Your GA4 ecommerce reports include a shipping revenue figure. They do not include which shipping method generated it. That missing dimension — the method name, not just the cost — is the reason every shipping decision your WooCommerce store makes is built on guesswork. Did the free shipping threshold actually lift your average order value? Do customers who choose express delivery repeat-purchase more often? Does your ad spend on Google attract delivery customers or local pickup customers? GA4 cannot answer any of these questions. It was never designed to.
What the Missing Dimension in Every GA4 Ecommerce Report
GA4’s standard purchase event accepts a shipping parameter. That parameter holds a numeric value — the amount charged. It does not accept a method name. When a customer selects Standard Delivery, Express Next Day, Click and Collect, or Free Shipping, GA4 records the cost associated with that choice. The label that drove the choice — the option that determined whether the customer completed checkout or abandoned — is dropped entirely.

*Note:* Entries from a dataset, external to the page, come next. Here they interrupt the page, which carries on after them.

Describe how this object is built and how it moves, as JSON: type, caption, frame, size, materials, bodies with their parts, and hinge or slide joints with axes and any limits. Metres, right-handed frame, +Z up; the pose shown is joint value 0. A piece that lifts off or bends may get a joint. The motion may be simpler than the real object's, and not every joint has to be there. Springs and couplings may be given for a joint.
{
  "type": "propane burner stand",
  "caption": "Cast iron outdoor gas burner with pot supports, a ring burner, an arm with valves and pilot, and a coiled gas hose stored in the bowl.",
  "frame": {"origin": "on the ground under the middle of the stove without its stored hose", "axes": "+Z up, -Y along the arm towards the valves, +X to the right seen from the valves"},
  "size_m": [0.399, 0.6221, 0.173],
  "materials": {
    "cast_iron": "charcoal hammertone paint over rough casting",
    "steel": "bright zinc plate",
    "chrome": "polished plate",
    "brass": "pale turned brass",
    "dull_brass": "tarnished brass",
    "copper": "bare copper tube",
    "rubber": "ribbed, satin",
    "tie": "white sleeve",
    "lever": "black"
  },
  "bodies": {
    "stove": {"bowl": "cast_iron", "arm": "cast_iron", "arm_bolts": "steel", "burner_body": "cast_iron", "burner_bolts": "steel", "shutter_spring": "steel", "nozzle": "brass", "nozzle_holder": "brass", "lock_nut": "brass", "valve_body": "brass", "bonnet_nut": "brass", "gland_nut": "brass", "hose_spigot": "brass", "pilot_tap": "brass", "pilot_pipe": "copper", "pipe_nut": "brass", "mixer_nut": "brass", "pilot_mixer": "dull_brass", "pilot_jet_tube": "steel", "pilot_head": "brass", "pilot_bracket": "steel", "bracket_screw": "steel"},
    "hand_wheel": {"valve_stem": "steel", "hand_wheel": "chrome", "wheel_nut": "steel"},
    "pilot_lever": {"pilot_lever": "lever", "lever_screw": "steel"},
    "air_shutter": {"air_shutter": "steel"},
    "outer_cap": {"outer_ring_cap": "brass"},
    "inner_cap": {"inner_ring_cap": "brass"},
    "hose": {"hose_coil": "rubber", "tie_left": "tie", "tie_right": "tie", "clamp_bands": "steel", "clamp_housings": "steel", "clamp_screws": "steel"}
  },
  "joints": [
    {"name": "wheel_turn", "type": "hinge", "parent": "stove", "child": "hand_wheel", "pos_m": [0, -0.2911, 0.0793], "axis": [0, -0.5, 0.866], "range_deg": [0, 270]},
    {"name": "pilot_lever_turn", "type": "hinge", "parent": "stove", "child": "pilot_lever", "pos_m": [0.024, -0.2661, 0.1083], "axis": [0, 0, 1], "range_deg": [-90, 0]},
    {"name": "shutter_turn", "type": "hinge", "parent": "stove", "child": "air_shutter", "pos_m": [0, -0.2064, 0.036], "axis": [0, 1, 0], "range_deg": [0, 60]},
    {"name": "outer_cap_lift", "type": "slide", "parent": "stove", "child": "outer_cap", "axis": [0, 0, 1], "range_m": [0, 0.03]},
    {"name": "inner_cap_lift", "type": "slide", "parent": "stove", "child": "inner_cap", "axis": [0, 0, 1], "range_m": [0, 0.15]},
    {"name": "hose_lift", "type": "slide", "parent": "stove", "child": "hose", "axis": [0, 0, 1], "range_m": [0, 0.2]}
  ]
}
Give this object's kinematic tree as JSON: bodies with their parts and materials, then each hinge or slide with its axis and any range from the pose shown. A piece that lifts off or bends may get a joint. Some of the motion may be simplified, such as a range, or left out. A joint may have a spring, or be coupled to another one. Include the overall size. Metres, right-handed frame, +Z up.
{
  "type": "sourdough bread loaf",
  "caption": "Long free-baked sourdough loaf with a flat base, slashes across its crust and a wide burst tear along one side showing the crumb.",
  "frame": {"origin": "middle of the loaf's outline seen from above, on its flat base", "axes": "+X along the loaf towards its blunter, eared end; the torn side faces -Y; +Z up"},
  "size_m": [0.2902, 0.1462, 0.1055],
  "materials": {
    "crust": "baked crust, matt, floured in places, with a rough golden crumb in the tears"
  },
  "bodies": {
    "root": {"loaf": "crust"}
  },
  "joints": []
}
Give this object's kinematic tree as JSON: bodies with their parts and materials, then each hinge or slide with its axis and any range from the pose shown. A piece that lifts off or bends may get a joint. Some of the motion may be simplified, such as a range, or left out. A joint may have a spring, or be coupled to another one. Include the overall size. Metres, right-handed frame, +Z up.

48% of shoppers abandon their cart because extra costs — primarily shipping — are too high when revealed at checkout, according to Baymard Institute research across 49 studies. That same research puts the average ecommerce cart abandonment rate at 70.19%, with shipping cost as the single largest controllable driver. Your store is losing nearly half its potential customers to shipping — and you have no analytical layer to understand which of your shipping options is responsible.
The commerce logic is straightforward: a free shipping threshold at £50 might lift AOV. Express delivery at £8.99 might attract a customer segment that returns more often. Local pickup might correlate with higher average basket values in specific product categories. None of these hypotheses can be tested in GA4 because the method dimension doesn’t exist in your data.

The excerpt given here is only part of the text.